Check out this software for profiling utilization http://confluence.atlassian.com/display/JIRA/Profiling+Memory+and+CPU+usage+with+YourKit

Al Katawazi
This is very helpful, but what if this is a new build and none of the servers already exist?
brian
Ah, well if you don't want to take any risks find out performance by slapping your VM's on amazons elastic computing cloud http://aws.amazon.com/ec2/. They will bill you, when you have an idea of what resources are being used, buy a server to meet those needs.
Al Katawazi
+1  A: 

Answers above are far too high, second (1 core per VM) is closer. You can either 1) plan ahead and probably over-purchase 2) add just-in-time. Do you have some reason that you must know well ahead (yearly budget? your chosen host platform doesn't cluster hosts, so you can't add later?)

Unless you have an incredible simple usage profile, it will be hard to predict before and you'll over purchase. The answer above (+25%) would be several times more than you need for an modern server virtualization software (VMware, Zen, etc) that manages resources smartly. It's accurate only for desktop products like VPC. I chose to rough it out on a napkin and profile my first environment (set of machines) on the host.

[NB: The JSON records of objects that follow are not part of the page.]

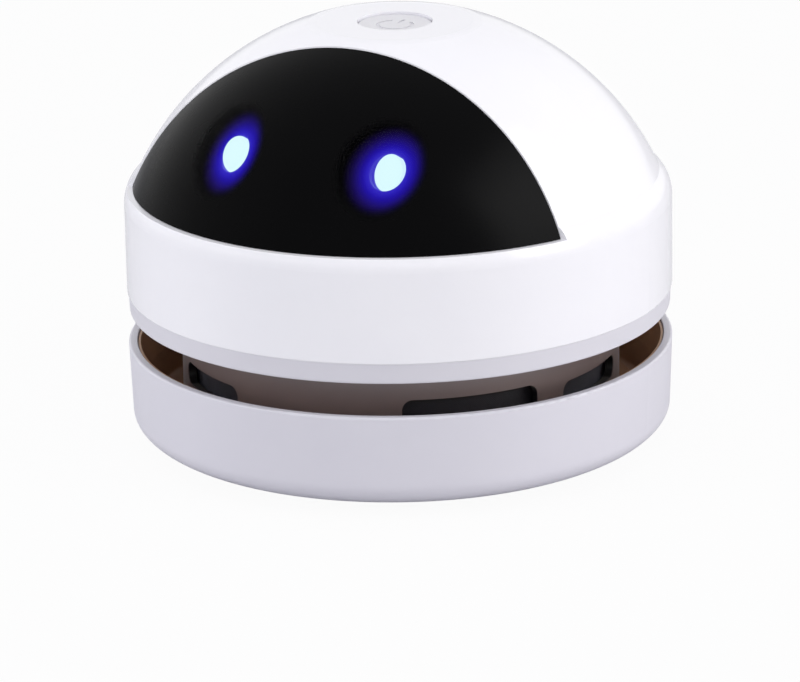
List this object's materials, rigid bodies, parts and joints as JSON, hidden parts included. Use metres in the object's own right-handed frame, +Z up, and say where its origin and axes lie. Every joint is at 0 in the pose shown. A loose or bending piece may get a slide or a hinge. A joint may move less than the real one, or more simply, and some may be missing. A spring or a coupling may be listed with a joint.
{
  "type": "desktop vacuum cleaner",
  "caption": "Dome-shaped desktop mini vacuum cleaner: twist-lock base with dust cup, exhaust gap, dark visor with two lit ovals and a push button on top.",
  "frame": {"origin": "centre of the footprint at the desk face of the feet", "axes": "+Z up, -Y out of the visor, +X to the object's left as it faces the viewer's right"},
  "size_m": [0.086, 0.086, 0.067],
  "materials": {
    "shell_white": "gloss",
    "cover_grey": "satin",
    "visor_black": "gloss",
    "baffle_black": "matte",
    "lens_clear": "gloss",
    "led_white": "satin",
    "board_green": "satin",
    "chip_black": "matte",
    "smoke_brown": "gloss",
    "smoke_grey": "gloss",
    "frame_dark": "matte",
    "mesh_blue": "woven",
    "plate_white": "satin",
    "tuft_nylon": "bristle",
    "rubber_grey": "matte",
    "steel": "brushed",
    "socket_steel": "polished",
    "bush_bronze": "satin",
    "magnet_ferrite": "matte",
    "lead_red": "satin",
    "cell_wrap": "gloss",
    "fan_white": "satin",
    "button_grey": "satin"
  },
  "bodies": {
    "base": {"base_shell": "cover_grey", "rubber_feet": "rubber_grey", "dust_cup": "smoke_brown", "intake_plate": "plate_white", "brush_tufts": "tuft_nylon", "plate_screws": "steel"},
    "drum": {"filter_drum": "smoke_grey", "filter_screen": "frame_dark", "screen_mesh": "mesh_blue"},
    "head": {"upper_shell": "shell_white", "visor": "visor_black", "lower_cover": "cover_grey", "drum_seal": "rubber_grey", "cover_screws": "steel", "visor_mask": "baffle_black", "eye_lens_left": "lens_clear", "eye_lens_right": "lens_clear", "eye_board": "board_green", "eye_leds": "led_white", "eye_board_screws": "steel", "motor_can": "steel", "front_bush": "bush_bronze", "rear_bush": "bush_bronze", "motor_magnets": "magnet_ferrite", "motor_end_cap": "baffle_black", "motor_terminals": "bush_bronze", "motor_damper": "rubber_grey", "motor_screws": "steel", "motor_leads": "lead_red", "battery_cell": "cell_wrap", "battery_cradle": "plate_white", "cell_contacts": "steel", "charge_board": "board_green", "charge_socket": "socket_steel", "charge_chips": "chip_black", "switch_board": "board_green", "switch_screws": "steel", "switch_body": "chip_black"},
    "fan": {"motor_shaft": "steel", "armature": "steel", "impeller": "fan_white"},
    "button": {"power_button": "button_grey", "button_spring": "steel"},
    "plunger": {"switch_plunger": "button_grey"}
  },
  "joints": [
    {"name": "head_turn", "type": "hinge", "parent": "base", "child": "drum", "pos_m": [0, 0, 0.0127], "axis": [0, 0, 1], "range_deg": [-24, 0]},
    {"name": "head_lift", "type": "slide", "parent": "drum", "child": "head", "axis": [0, 0, 1], "range_m": [0, 0.045]},
    {"name": "fan_spin", "type": "hinge", "parent": "head", "child": "fan", "pos_m": [0, 0, 0.0284], "axis": [0, 0, 1], "continuous": true},
    {"name": "button_press", "type": "slide", "parent": "head", "child": "button", "axis": [0, 0, -1], "range_m": [0, 0.0007], "stiffness_N_per_m": 1500, "springref_m": -0.0003, "deforming": ["button_spring"]},
    {"name": "plunger_press", "type": "slide", "parent": "head", "child": "plunger", "axis": [0, 0, -1], "range_m": [0, 0.0007]}
  ],
  "couplings": [
    {"joint": "plunger_press", "follows": "button_press", "ratio": 1}
  ]
}
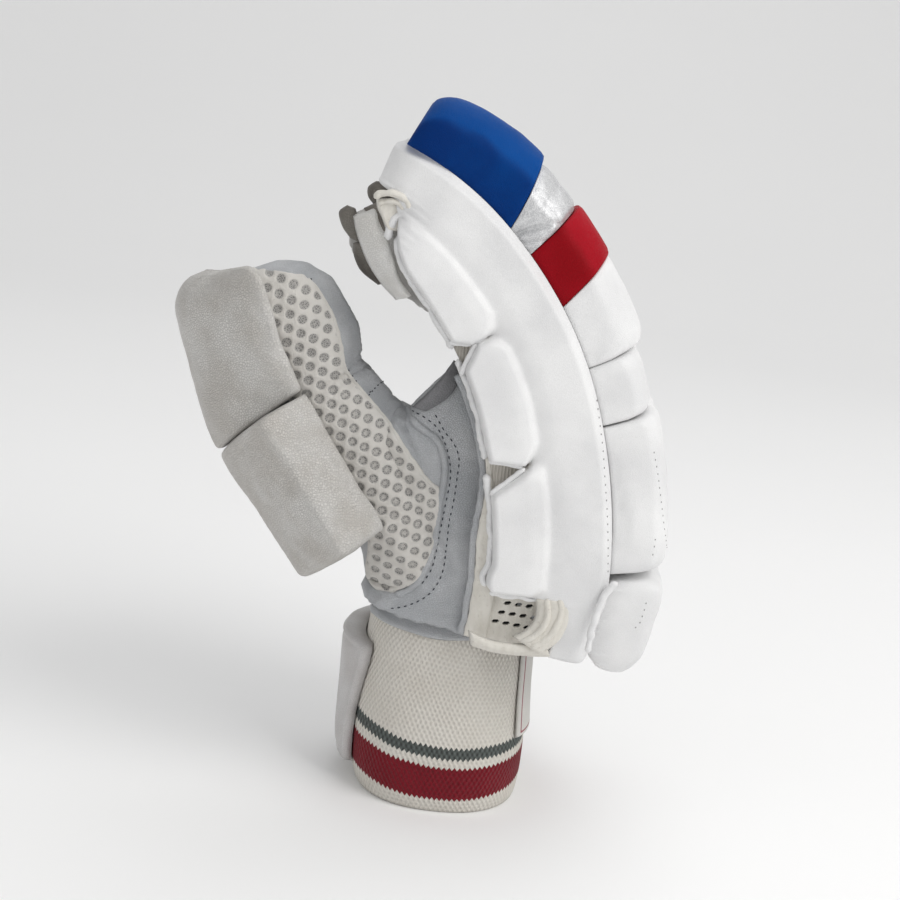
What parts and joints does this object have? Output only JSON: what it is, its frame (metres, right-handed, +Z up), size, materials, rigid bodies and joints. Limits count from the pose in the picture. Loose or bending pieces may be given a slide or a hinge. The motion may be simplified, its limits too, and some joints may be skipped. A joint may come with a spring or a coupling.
{
  "type": "cricket batting glove",
  "caption": "Right-hand cricket batting glove standing on its knitted cuff, with padded finger rolls, raised side pads, a guarded thumb with a mesh side and a leather palm.",
  "frame": {"origin": "centre of the bounding box on the floor plane that the cuff hem stands on", "axes": "+Z up from the cuff to the fingertips, -Y toward the index finger side, +X toward the back of the hand, -X toward the palm and thumb"},
  "size_m": [0.188, 0.1302, 0.2668],
  "materials": {
    "white_leather": "smooth semi-gloss",
    "blue_leather": "smooth semi-gloss",
    "red_leather": "smooth semi-gloss",
    "silver_leather": "crinkled metallic",
    "thumb_pad_leather": "fine grain, soft sheen",
    "palm_leather": "fine grain, matte",
    "mesh_fabric": "spacer mesh",
    "cuff_knit": "knitted, grey and maroon bands",
    "cream_trim": "matte trim",
    "strap_leather": "smooth",
    "label_fabric": "woven, bare"
  },
  "bodies": {
    "root": {"cuff": "cuff_knit", "closure_strap": "strap_leather", "wrist_label": "label_fabric", "index_stall": "palm_leather", "middle_stall": "palm_leather", "ring_stall": "palm_leather", "little_stall": "palm_leather", "thumb_mesh": "mesh_fabric", "thumb_leather": "palm_leather", "thumb_base_pad": "thumb_pad_leather", "thumb_tip_pad": "thumb_pad_leather", "palm_shell": "palm_leather", "index_base_roll": "white_leather", "index_middle_roll": "red_leather", "index_flex_roll": "silver_leather", "index_tip_roll": "blue_leather", "middle_base_roll": "white_leather", "middle_middle_roll": "red_leather", "middle_flex_roll": "silver_leather", "middle_tip_roll": "blue_leather", "ring_base_roll": "white_leather", "ring_middle_roll": "red_leather", "ring_flex_roll": "silver_leather", "ring_tip_roll": "blue_leather", "little_base_roll": "white_leather", "little_middle_roll": "red_leather", "little_flex_roll": "silver_leather", "little_tip_roll": "blue_leather", "index_back_block": "white_leather", "index_knuckle_block": "white_leather", "middle_back_block": "white_leather", "middle_knuckle_block": "white_leather", "ring_back_block": "white_leather", "ring_knuckle_block": "white_leather", "little_back_block": "white_leather", "little_knuckle_block": "white_leather", "wrist_flare": "white_leather", "index_side_panel": "white_leather", "side_pad_tip": "white_leather", "side_pad_middle": "white_leather", "side_pad_wrist": "white_leather", "side_welt": "cream_trim", "vent_panel": "cream_trim", "vent_binding": "cream_trim", "little_side_panel": "white_leather"}
  },
  "joints": []
}
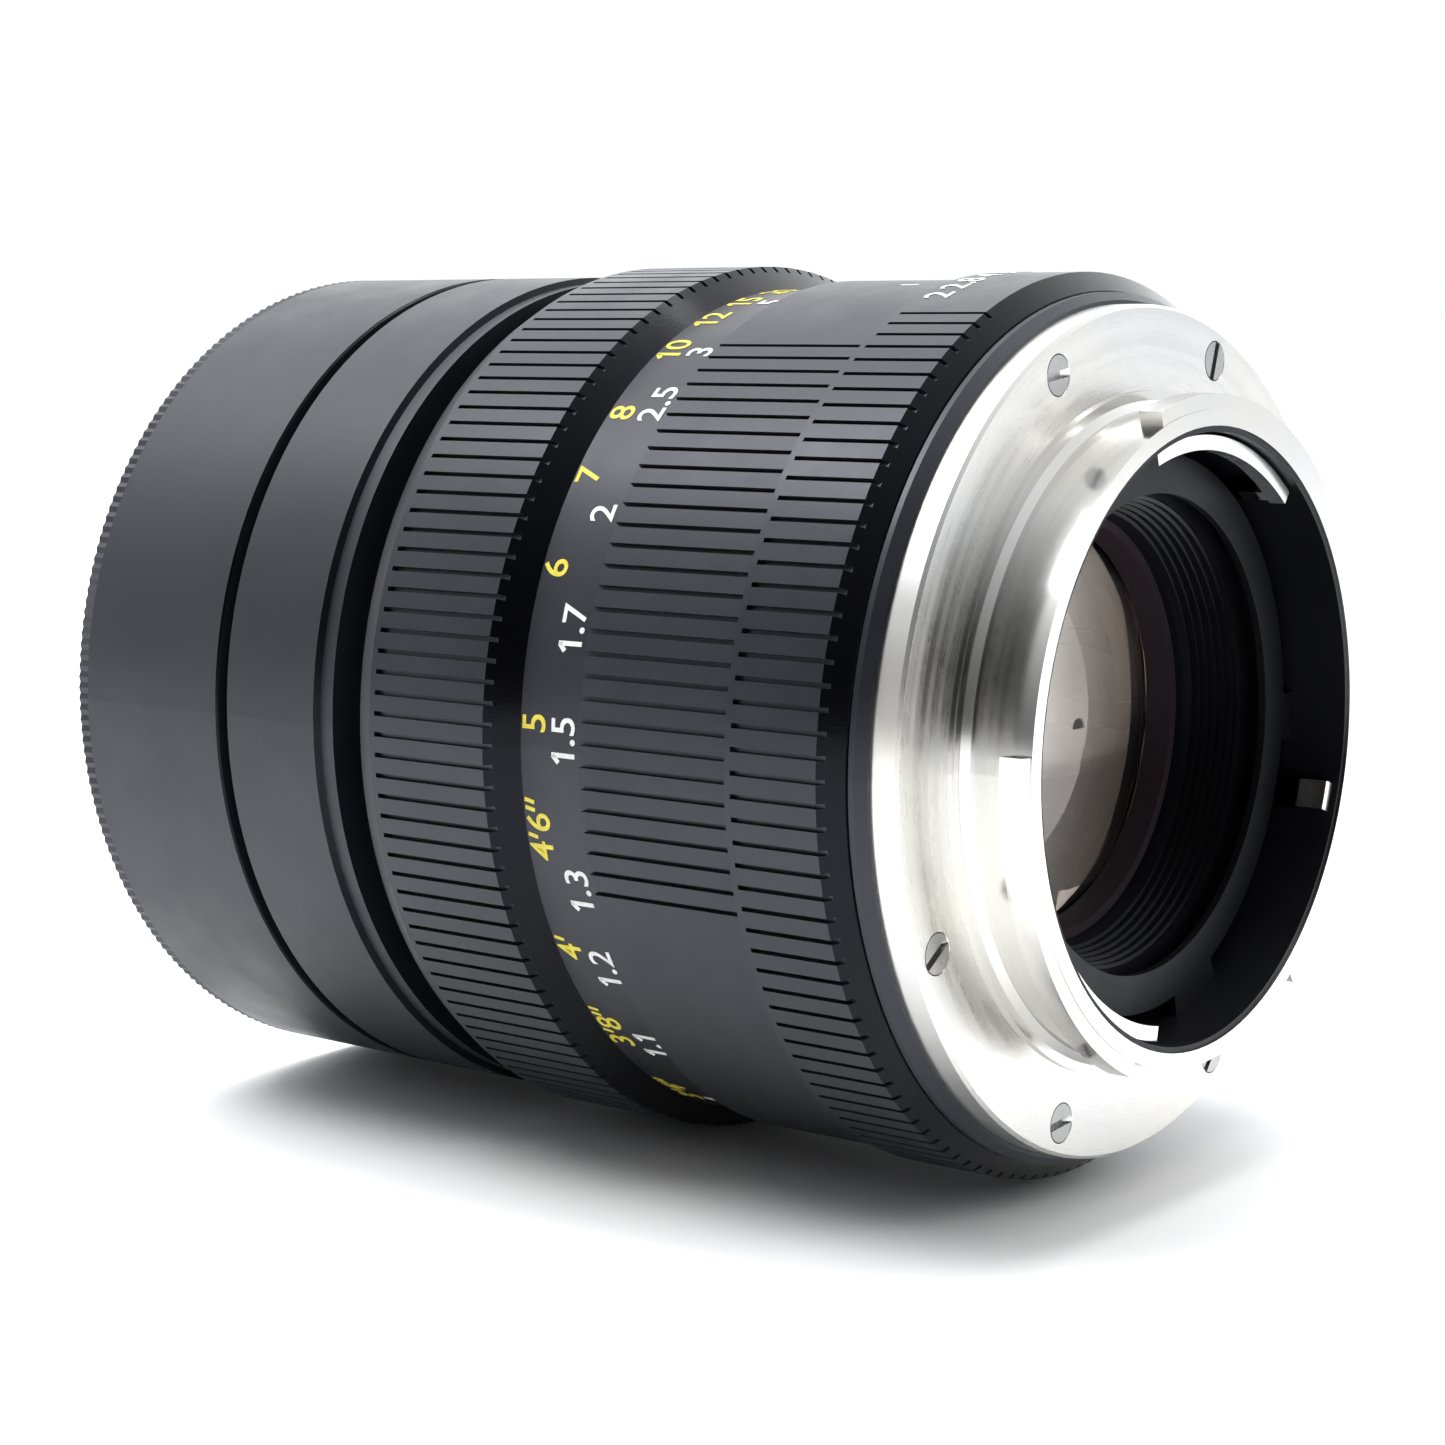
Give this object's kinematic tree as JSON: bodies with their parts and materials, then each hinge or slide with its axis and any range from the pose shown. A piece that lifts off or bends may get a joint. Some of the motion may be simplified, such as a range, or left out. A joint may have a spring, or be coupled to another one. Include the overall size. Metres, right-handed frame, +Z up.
{
  "type": "prime camera lens",
  "caption": "Manual-focus prime lens for a reflex camera, with a ribbed focus ring, aperture ring, sliding hood and breech bayonet mount.",
  "frame": {"origin": "on the optical axis at the seat, the rear face of the mount flange", "axes": "-Y is the way the lens looks and +Y points out of the bayonet; +Z is up as the lens lies on its side, rolled so that its index line stands 20.5 degrees from +Z towards -X"},
  "size_m": [0.0702, 0.0858, 0.0702],
  "materials": {
    "black_anodised": "satin black anodised",
    "satin_chrome": "satin chrome plate",
    "polished_steel": "bright steel",
    "blade_steel": "blued matt steel leaf",
    "brass": "greased machined brass",
    "coated_glass": "polished and coated",
    "felt": "black felt",
    "red_enamel": "gloss bead"
  },
  "bodies": {
    "root": {"fixed_barrel": "black_anodised", "depth_ring": "black_anodised", "rear_cover": "black_anodised", "bayonet_mount": "satin_chrome", "mount_screws": "satin_chrome", "bayonet_liner": "black_anodised", "rear_baffle": "black_anodised", "click_ball": "polished_steel", "click_spring": "polished_steel", "guide_key": "brass", "index_bead": "red_enamel", "lever_spring": "polished_steel"},
    "focus": {"focus_ring": "black_anodised", "focus_helicoid": "brass", "helicoid_retainer": "brass", "focus_grub_screws": "polished_steel"},
    "optics": {"inner_barrel": "black_anodised", "front_barrel": "black_anodised", "hood_felt": "felt", "filter_ring": "black_anodised", "name_ring": "black_anodised", "front_cell": "black_anodised", "front_retainer": "black_anodised", "lens_1": "coated_glass", "element_spacer": "black_anodised", "lens_2": "coated_glass", "lens_3": "coated_glass", "iris_base_plate": "black_anodised", "rear_cell": "black_anodised", "lens_4": "coated_glass", "lens_5": "coated_glass", "rear_retainer": "black_anodised"},
    "hood": {"lens_hood": "black_anodised", "hood_rim": "black_anodised"},
    "aperture": {"aperture_ring": "black_anodised", "coupling_screw": "polished_steel", "cam_carrier": "polished_steel", "upper_cam": "polished_steel", "lower_cam": "polished_steel"},
    "iris_ring": {"iris_drive_ring": "black_anodised"},
    "lever": {"stop_down_lever": "polished_steel"},
    "blade_1": {"iris_blade_1": "blade_steel"},
    "blade_2": {"iris_blade_2": "blade_steel"},
    "blade_3": {"iris_blade_3": "blade_steel"},
    "blade_4": {"iris_blade_4": "blade_steel"},
    "blade_5": {"iris_blade_5": "blade_steel"},
    "blade_6": {"iris_blade_6": "blade_steel"},
    "blade_7": {"iris_blade_7": "blade_steel"},
    "blade_8": {"iris_blade_8": "blade_steel"}
  },
  "joints": [
    {"name": "focus_turn", "type": "hinge", "parent": "root", "child": "focus", "pos_m": [0, -0.04, 0], "axis": [0, -1, 0], "range_deg": [0, 270]},
    {"name": "focus_slide", "type": "slide", "parent": "root", "child": "optics", "axis": [0, -1, 0], "range_m": [0, 0.016]},
    {"name": "hood_slide", "type": "slide", "parent": "optics", "child": "hood", "axis": [0, -1, 0], "range_m": [0, 0.0118]},
    {"name": "aperture_turn", "type": "hinge", "parent": "root", "child": "aperture", "pos_m": [0, -0.008, 0], "axis": [0, -1, 0], "range_deg": [0, 39]},
    {"name": "iris_turn", "type": "hinge", "parent": "optics", "child": "iris_ring", "pos_m": [0, -0.017, 0], "axis": [0, -1, 0], "range_deg": [0, 39]},
    {"name": "lever_turn", "type": "hinge", "parent": "root", "child": "lever", "pos_m": [0, -0.0047, 0], "axis": [0, -1, 0], "range_deg": [0, 25], "stiffness_Nm_per_rad": 0.02, "springref_deg": -20.05},
    {"name": "blade_1_turn", "type": "hinge", "parent": "optics", "child": "blade_1", "pos_m": [-0.00826, -0.0189, 0.0221], "axis": [0, -1, 0], "range_deg": [0, 31]},
    {"name": "blade_2_turn", "type": "hinge", "parent": "optics", "child": "blade_2", "pos_m": [0.00979, -0.01875, 0.02148], "axis": [0, -1, 0], "range_deg": [0, 31]},
    {"name": "blade_3_turn", "type": "hinge", "parent": "optics", "child": "blade_3", "pos_m": [0.0221, -0.0186, 0.00826], "axis": [0, -1, 0], "range_deg": [0, 31]},
    {"name": "blade_4_turn", "type": "hinge", "parent": "optics", "child": "blade_4", "pos_m": [0.02148, -0.01845, -0.00979], "axis": [0, -1, 0], "range_deg": [0, 31]},
    {"name": "blade_5_turn", "type": "hinge", "parent": "optics", "child": "blade_5", "pos_m": [0.00826, -0.0183, -0.0221], "axis": [0, -1, 0], "range_deg": [0, 31]},
    {"name": "blade_6_turn", "type": "hinge", "parent": "optics", "child": "blade_6", "pos_m": [-0.00979, -0.01815, -0.02148], "axis": [0, -1, 0], "range_deg": [0, 31]},
    {"name": "blade_7_turn", "type": "hinge", "parent": "optics", "child": "blade_7", "pos_m": [-0.0221, -0.018, -0.00826], "axis": [0, -1, 0], "range_deg": [0, 31]},
    {"name": "blade_8_turn", "type": "hinge", "parent": "optics", "child": "blade_8", "pos_m": [-0.02148, -0.01785, 0.00979], "axis": [0, -1, 0], "range_deg": [0, 31]}
  ],
  "couplings": [
    {"joint": "focus_slide", "follows": "focus_turn", "m_per_rad": 0.0033953},
    {"joint": "iris_turn", "follows": "aperture_turn", "ratio": 1},
    {"joint": "blade_1_turn", "follows": "aperture_turn", "ratio": 0.79487},
    {"joint": "blade_2_turn", "follows": "aperture_turn", "ratio": 0.79487},
    {"joint": "blade_3_turn", "follows": "aperture_turn", "ratio": 0.79487},
    {"joint": "blade_4_turn", "follows": "aperture_turn", "ratio": 0.79487},
    {"joint": "blade_5_turn", "follows": "aperture_turn", "ratio": 0.79487},
    {"joint": "blade_6_turn", "follows": "aperture_turn", "ratio": 0.79487},
    {"joint": "blade_7_turn", "follows": "aperture_turn", "ratio": 0.79487},
    {"joint": "blade_8_turn", "follows": "aperture_turn", "ratio": 0.79487}
  ]
}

I'm happy.

Examples of things that will confound your estimation

  • Disk space, Some systems (Lab Manager) use only the difference in space from the base template. 10 deployed machines with 10 GB drives using about 10 GB (template) + 200MB.
  • Disk space: You'll then find you don't like the deltas in specific scenarios.
  • CPU / Memory: This is dev shop - so you'll have erratic load. Smart hosts don't reserve memory and CPU.
  • CPU / Memory: But then you'll want to do perf testing, and want to reserve CPU cycles (not all hosts can do that)
  • We all virtualize for different reasons. Many of the guests in our environment don't have much work. We want them there to see how something behaves with a cluster of 3 servers of type X. Or, we have a bundle of weird client desktops waiting around, being used one at time by a tester. They rarely consume many host resources.

So, if you are using something like that doesn't do delta disks, disk space might be somewhat calculable. If lab manager (delta disk), disk space is really hard to predict.

Memory and processor usage: You'll have to profile or over-purchase heavily. I have many more guest CPUs than host CPUS, and don't have perf problems - but that's because of the choppy usage in our QA environments.